→ Data section
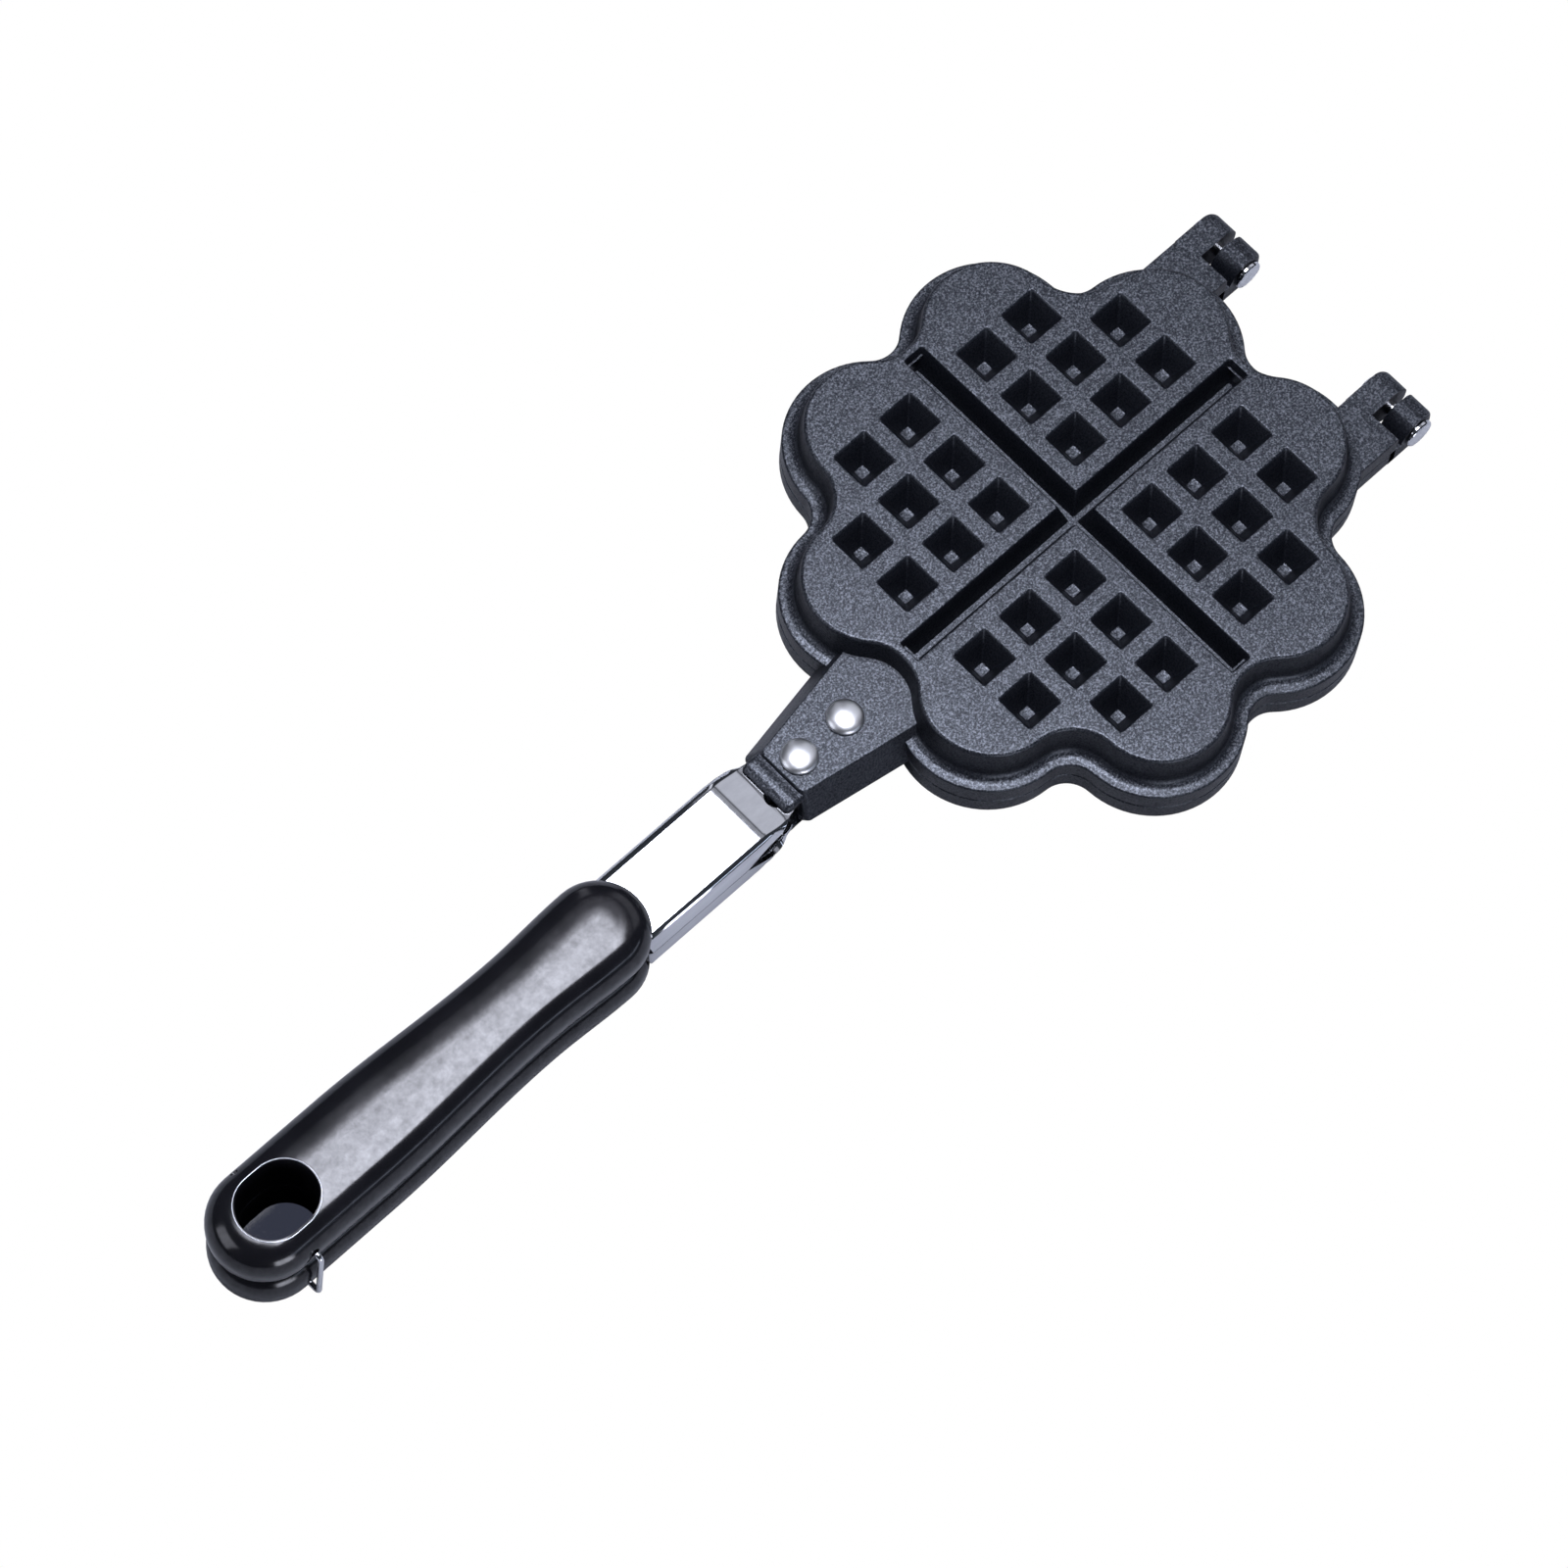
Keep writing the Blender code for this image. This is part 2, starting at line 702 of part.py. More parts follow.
def tang():
    """Pressed strip: flat neck under the boss, a rise, a channel growing out, and a tongue."""
    neck_top = boss_height - boss_wall - fit_clearance
    full_run = tang_bend_radius * math.pi / 2 + tang_height - tang_bend_radius - half_gap
    wide = tang_half_width - tang_bend_radius
    neck = neck_half_width
    channel_end = grip_start_reach + mouth_depth - fit_clearance * 2
    tongue_end = grip_start_reach + mouth_depth + tongue_length
    rings = [tang_section(tang_start_reach, neck, neck_top, tang_stub)]
    rings.append(tang_section(neck_end_reach, neck, neck_top, tang_stub))
    rings.append(tang_section(tang_flare_reach, wide, neck_top, tang_stub * 2))
    steps = 6
    for i in range(1, steps + 1):
        share = i / steps
        x = tang_flare_reach + (flange_full_reach - tang_flare_reach) * share
        rise = min(1.0, (x - tang_flare_reach) / (tang_rise_reach - tang_flare_reach))
        rise = rise * rise * (3 - 2 * rise)
        top = neck_top + (tang_height - neck_top) * rise
        run = tang_stub * 2 + (full_run - tang_stub * 2) * share
        longest = tang_bend_radius * math.pi / 2 + top - tang_bend_radius - half_gap
        rings.append(tang_section(x, wide, top, min(run, longest)))
    rings.append(tang_section(channel_end - tang_thickness, wide, tang_height, full_run))
    tongue_flat = tongue_half_width - tang_stub
    rings.append(tang_section(channel_end, tongue_flat, tang_height, tang_stub))
    for along, wide_share in tongue_end_shares:
        x = tongue_end - tongue_half_width * (1 - along)
        rings.append(tang_section(x, tongue_flat * wide_share, tang_height, tang_stub))
    mesh = mesh_of(loft(rings), "tang")
    holes = bmesh.new()
    radius = rivet_shank_diameter / 2 + fit_clearance
    for reach in rivet_reaches:
        cylinder(radius, 0, boss_height, from_plate(-reach, 0, 0), "Z", holes, small_segments)
    vent = from_plate(-vent_reach, -vent_offset, 0)
    cylinder(vent_diameter / 2, 0, boss_height, vent, "Z", holes, turn_segments)
    radius = screw_shank_diameter / 2 + fit_clearance
    cylinder(radius, 0, tang_height + cut_overrun, from_plate(-screw_reach(), 0, 0), "Z", holes,
             small_segments)
    return tidy(combine(mesh, holes, "DIFFERENCE", "tang"))


def screw_reach():
    return grip_start_reach + mouth_depth + tongue_length - screw_setback


# Grip

def grip_outline(inset, z):
    """The grip seen from above: round front, waist and round tail, pulled in by an inset."""
    front = grip_front_half_width
    tail = grip_tail_half_width
    front_centre = -(grip_start_reach + front)
    tail_centre = -(tail_reach - tail)
    span = front_centre - tail_centre
    side = []
    for share in arc(0, 1, 10)[1:-1]:
        if share < waist_share:
            blend = 0.5 - 0.5 * math.cos(math.pi * share / waist_share)
            wide = front + (grip_waist_half_width - front) * blend
        else:
            blend = 0.5 - 0.5 * math.cos(math.pi * min(1.0, (share - waist_share) / waist_fade_share))
            wide = grip_waist_half_width + (tail - grip_waist_half_width) * blend
        side.append((front_centre - span * share, wide - inset))
    points = []
    for angle in arc(-math.pi / 2, math.pi / 2, 10):
        radius = front - inset
        points.append((front_centre + radius * math.cos(angle), radius * math.sin(angle)))
    points += side
    for angle in arc(math.pi / 2, 3 * math.pi / 2, 10):
        radius = tail - inset
        points.append((tail_centre + radius * math.cos(angle), radius * math.sin(angle)))
    points += [(x, -y) for x, y in side[::-1]]
    return [from_plate(x, y, z) for x, y in points]


def grip_block():
    rings = []
    for inward, down in quarter_round(3):
        rings.append(grip_outline(grip_under_round * inward, grip_mate_gap + grip_under_round * down))
    for inward, down in quarter_round(4)[::-1]:
        rings.append(grip_outline(grip_top_round * inward, grip_height - grip_top_round * down))
    return loft(rings)


def obround(radius, z):
    points = []
    half = hole_straight / 2
    for angle in arc(-math.pi / 2, math.pi / 2, obround_steps):
        points.append((half + radius * math.cos(angle), radius * math.sin(angle)))
    for angle in arc(math.pi / 2, 3 * math.pi / 2, obround_steps):
        points.append((-half + radius * math.cos(angle), radius * math.sin(angle)))
    return [from_plate(x - hole_reach, y, z) for x, y in points]


def hanging_hole():
    """The through hole, drafted from the face to the mating side, with an eased rim."""
    rings = [obround(hole_radius - hole_draft, grip_mate_gap - cut_overrun)]
    rings.append(obround(hole_radius - hole_edge_round, grip_height - hole_edge_round))
    rings.append(obround(hole_radius, grip_height))
    rings.append(obround(hole_radius, grip_height + cut_overrun))
    return loft(rings)


def grip_socket():
    """The mouth that the channel enters, and the trough that the tongue lies in."""
    ceiling = tang_height + fit_clearance
    inner = grip_start_reach + mouth_depth
    wide = grip_front_half_width + cut_overrun
    low = -cut_overrun
    mouth = box((-inner, -grip_start_reach + cut_overrun), (-wide, wide), (low, ceiling))
    end = inner + tongue_length + fit_clearance
    half = tongue_half_width + fit_clearance
    trough = box((-end, -inner + cut_overrun), (-half, half), (low, ceiling))
    return mouth, trough


def side_surface(height, half_width):
    """How far the grip's side stands from the middle at a height above the parting plane."""
    under = grip_mate_gap + grip_under_round
    over = grip_height - grip_top_round
    if height < under:
        drop = under - height
        return half_width - grip_under_round + math.sqrt(grip_under_round ** 2 - drop ** 2)
    if height > over:
        drop = height - over
        return half_width - grip_top_round + math.sqrt(grip_top_round ** 2 - drop ** 2)
    return half_width


def clip_features():
    """The clip's foot bore on the +Y side, and the dimple for its tip on the -Y side.

    Both halves come from one mould, so each grip has both. In the lower grip, turned over,
    the bore faces -Y and takes the foot; in the upper grip the dimple faces -Y.
    """
    skin = side_surface(clip_pivot_height, grip_tail_half_width)
    radius = wire_diameter / 2 + fit_clearance
    foot = from_plate(-clip_reach, 0, clip_pivot_height)
    inner = skin - clip_foot_depth - fit_clearance
    bore = cylinder(radius, inner, skin + cut_overrun * 2, foot, "Y", None, small_segments)
    tip = from_plate(-(clip_reach - clip_lean), 0, clip_tip_height)
    skin = side_surface(clip_tip_height, grip_tail_half_width)
    dimple = cylinder(dimple_diameter / 2, -skin - cut_overrun, -skin + dimple_depth, tip, "Y", None, small_segments)
    return bore, dimple


def screw_pilot():
    radius = screw_shank_diameter / 2 + fit_clearance
    top = tang_height + screw_bite + fit_clearance
    centre = from_plate(-screw_reach(), 0, 0)
    return cylinder(radius, tang_height - cut_overrun, top, centre, "Z", None, small_segments)


def grip():
    mesh = mesh_of(grip_block(), "grip")
    for cutter in [hanging_hole(), *grip_socket(), screw_pilot(), *clip_features()]:
        mesh = combine(mesh, cutter, "DIFFERENCE", "grip")
    return tidy(mesh)


def grip_screw():
    """Pan-head screw driven up from the mating side, with its origin under the tongue."""
    face = -tang_thickness - fit_clearance
    profile = []
    for wide, deep in screw_head_round_shares:
        profile.append((screw_head_diameter / 2 * wide, face - screw_head_height * deep))
    profile.append((screw_head_diameter / 2, face))
    profile.append((screw_shank_diameter / 2, face))
    for wide, deep in screw_point_shares:
        profile.append((screw_shank_diameter / 2 * wide, screw_bite * deep))
    return mesh_of(turned(profile, small_segments), "grip_screw")


# Locking clip

def rounded_path(corners, radius, steps=5):
    """A path through corners, with each inner corner turned on a radius."""
    path = [corners[0]]
    for before, corner, after in zip(corners, corners[1:], corners[2:]):
        back = (before - corner).normalized()
        ahead = (after - corner).normalized()
        half = back.angle(ahead) / 2
        reach = radius / math.tan(half)
        centre = corner + (back + ahead).normalized() * (radius / math.sin(half))
        start = corner + back * reach - centre
        end = corner + ahead * reach - centre
        swing = start.angle(end)
        for angle in arc(0, swing, steps):
            part = start * math.sin(swing - angle) + end * math.sin(angle)
            path.append(centre + part / math.sin(swing))
    path.append(corners[-1])
    return path


def locking_clip(name, finish):
    """One bent wire: foot in the lower grip's side, upright leg, and a tip turned inward."""
    foot_skin = side_surface(clip_pivot_height, grip_tail_half_width)
    tip_skin = side_surface(clip_tip_height, grip_tail_half_width)
    rise = clip_pivot_height + clip_tip_height
    leg_low = -(grip_tail_half_width + clip_foot_standoff)
    leg_high = -(tip_skin + clip_tip_clearance + clip_bend_radius)
    corners = [Vector((0, -(foot_skin - clip_foot_depth), 0)), Vector((0, leg_low, 0))]
    corners += [Vector((clip_lean, leg_high, rise)), Vector((clip_lean, -tip_skin - clip_tip_clearance, rise))]
    curve = bpy.data.curves.new(name, "CURVE")
    curve.dimensions = "3D"
    curve.bevel_depth = wire_diameter / 2
    curve.bevel_resolution = wire_resolution
    curve.use_fill_caps = True
    path = rounded_path(corners, clip_bend_radius * clip_bend_share)
    spline = curve.splines.new("POLY")
    spline.points.add(len(path) - 1)
    for point, place_at in zip(spline.points, path):
        point.co = (*place_at, 1.0)
    spline.use_smooth = True
    made = bpy.data.objects.new(name, curve)
    bpy.context.scene.collection.objects.link(made)
    curve.materials.append(finish)
    made.location = (origin_shift - clip_reach, 0, parting_z - clip_pivot_height)
    return made


# The whole iron

def main():
    for made in list(bpy.data.objects):
        bpy.data.objects.remove(made, do_unlink=True)

    coating = material("non_stick_coating", (0.055, 0.060, 0.070), 0.42, 0.2)
    bakelite = material("black_bakelite", (0.012, 0.012, 0.014), 0.16, 0.0)
    steel = material("polished_steel", (0.78, 0.78, 0.80), 0.12, 1.0)
    aluminium = material("rivet_aluminium", (0.74, 0.75, 0.77), 0.25, 1.0)

    pan_mesh = casting()
    tang_mesh = tang()
    rivet_mesh = rivet()
    grip_mesh = grip()
    screw_mesh = grip_screw()
    pin_mesh = hinge_pin()

    axis_point = (hinge_x, 0, parting_z)
    halves = {"upper": empty("upper_half", axis_point)}
    halves["lower"] = empty("lower_half", axis_point, (math.pi, 0, 0))
    for half, carrier in halves.items():
        place(half + "_pan", pan_mesh, coating, carrier)
        place(half + "_tang", tang_mesh, steel, carrier)
        for label, reach in zip(("plate_side", "tang_side"), rivet_reaches):
            seat = from_plate(-reach, 0, boss_height)
            place(half + "_rivet_" + label, rivet_mesh, aluminium, carrier, seat)
        place(half + "_grip", grip_mesh, bakelite, carrier)
        seat = from_plate(-screw_reach(), 0, tang_height)
        place(half + "_grip_screw", screw_mesh, steel, carrier, seat)

    for label, side in (("left", 1), ("right", -1)):
        seat = (hinge_x, side * arm_centre, parting_z)
        place("hinge_pin_" + label, pin_mesh, steel, None, seat)
    locking_clip("locking_clip", steel)


main()
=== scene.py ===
"""Stovetop waffle iron lying closed on a pale table, seen from above its handle's right side."""

import math

import bmesh
import bpy
from mathutils import Matrix, Vector
from mathutils.geometry import delaunay_2d_cdt


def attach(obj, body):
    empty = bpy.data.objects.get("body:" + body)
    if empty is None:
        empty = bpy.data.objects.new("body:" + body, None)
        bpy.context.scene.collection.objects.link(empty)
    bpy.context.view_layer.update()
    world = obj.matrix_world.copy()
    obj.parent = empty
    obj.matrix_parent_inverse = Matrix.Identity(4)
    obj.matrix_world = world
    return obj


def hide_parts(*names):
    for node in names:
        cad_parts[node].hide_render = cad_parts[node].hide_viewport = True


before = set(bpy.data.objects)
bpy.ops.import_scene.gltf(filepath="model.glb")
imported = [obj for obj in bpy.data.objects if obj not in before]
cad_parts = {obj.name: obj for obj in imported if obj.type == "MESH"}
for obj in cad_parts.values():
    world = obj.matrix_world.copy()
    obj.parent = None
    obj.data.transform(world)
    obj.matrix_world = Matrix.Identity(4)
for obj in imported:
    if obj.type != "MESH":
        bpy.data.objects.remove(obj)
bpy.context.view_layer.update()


# Camera. A long lens on a tall stand, high over the handle's right side and turned a little,
# so that the iron lies slantwise across the frame, as the product was photographed.
def aim(position, azimuth, elevation, roll):
    """A camera matrix that looks at the iron from an azimuth and elevation in degrees."""
    az, el, turn = (math.radians(v) for v in (azimuth, elevation, roll))
    back = Vector((math.cos(el) * math.cos(az), math.cos(el) * math.sin(az), math.sin(el)))
    right = (-back).cross(Vector((0, 0, 1))).normalized()
    up = right.cross(-back)
    side = right * math.cos(turn) + up * math.sin(turn)
    top = up * math.cos(turn) - right * math.sin(turn)
    return Matrix.Translation(position) @ Matrix((side, top, back)).transposed().to_4x4()


lens = bpy.data.cameras.new("camera")
lens.lens = 149.65
lens.sensor_width = 36
lens.clip_end = 20
camera_place = (-0.49534, -0.40423, 1.50021)
camera_azimuth = -140.64
camera_elevation = 66.76
camera_roll = 7.33
camera = bpy.data.objects.new("camera", lens)
bpy.context.scene.collection.objects.link(camera)
camera.matrix_world = aim(camera_place, camera_azimuth, camera_elevation, camera_roll)
bpy.context.scene.camera = camera
bpy.context.scene.view_settings.view_transform = "Standard"


# Table and light. A white table, plain white to the eye but for a painted shade in the hanging hole.
# A large bluish soft box overhead glares in the flat tops of the handle, and weaker cloths
# stand for the ceiling, walls and windows that glint along the sides.
def nodes_of(material):
    material.use_nodes = True
    tree = material.node_tree
    return tree, tree.nodes["Principled BSDF"]


def ray_switch(tree, seen, unseen):
    """One colour where the camera looks, and another for what reflects it."""
    rays = tree.nodes.new("ShaderNodeLightPath")
    pick = tree.nodes.new("ShaderNodeMix")
    pick.data_type = "RGBA"
    pick.inputs["A"].default_value = (*unseen, 1)
    pick.inputs["B"].default_value = (*seen, 1)
    tree.links.new(rays.outputs["Is Camera Ray"], pick.inputs["Factor"])
    return pick


def flat_piece(name, half_x, half_y, face_up=True):
    """A flat sheet of the studio about its own origin, facing up or down."""
    corners = [(-half_x, -half_y, 0), (half_x, -half_y, 0), (half_x, half_y, 0), (-half_x, half_y, 0)]
    if not face_up:
        corners = [corners[0], *corners[:0:-1]]
    mesh = bpy.data.meshes.new(name)
    mesh.from_pydata(corners, [], [(0, 1, 2, 3)])
    made = bpy.data.objects.new(name, mesh)
    bpy.context.scene.collection.objects.link(made)
    return made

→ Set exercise
The first line to be transcribed is the one containing "for label, side", and the last is the one containing "before = set(bpy.data.objects)". Transcribe exactly those lines and nothing else.

→ Output for this task
    for label, side in (("left", 1), ("right", -1)):
        seat = (hinge_x, side * arm_centre, parting_z)
        place("hinge_pin_" + label, pin_mesh, steel, None, seat)
    locking_clip("locking_clip", steel)


main()
=== scene.py ===
"""Stovetop waffle iron lying closed on a pale table, seen from above its handle's right side."""

import math

import bmesh
import bpy
from mathutils import Matrix, Vector
from mathutils.geometry import delaunay_2d_cdt


def attach(obj, body):
    empty = bpy.data.objects.get("body:" + body)
    if empty is None:
        empty = bpy.data.objects.new("body:" + body, None)
        bpy.context.scene.collection.objects.link(empty)
    bpy.context.view_layer.update()
    world = obj.matrix_world.copy()
    obj.parent = empty
    obj.matrix_parent_inverse = Matrix.Identity(4)
    obj.matrix_world = world
    return obj


def hide_parts(*names):
    for node in names:
        cad_parts[node].hide_render = cad_parts[node].hide_viewport = True


before = set(bpy.data.objects)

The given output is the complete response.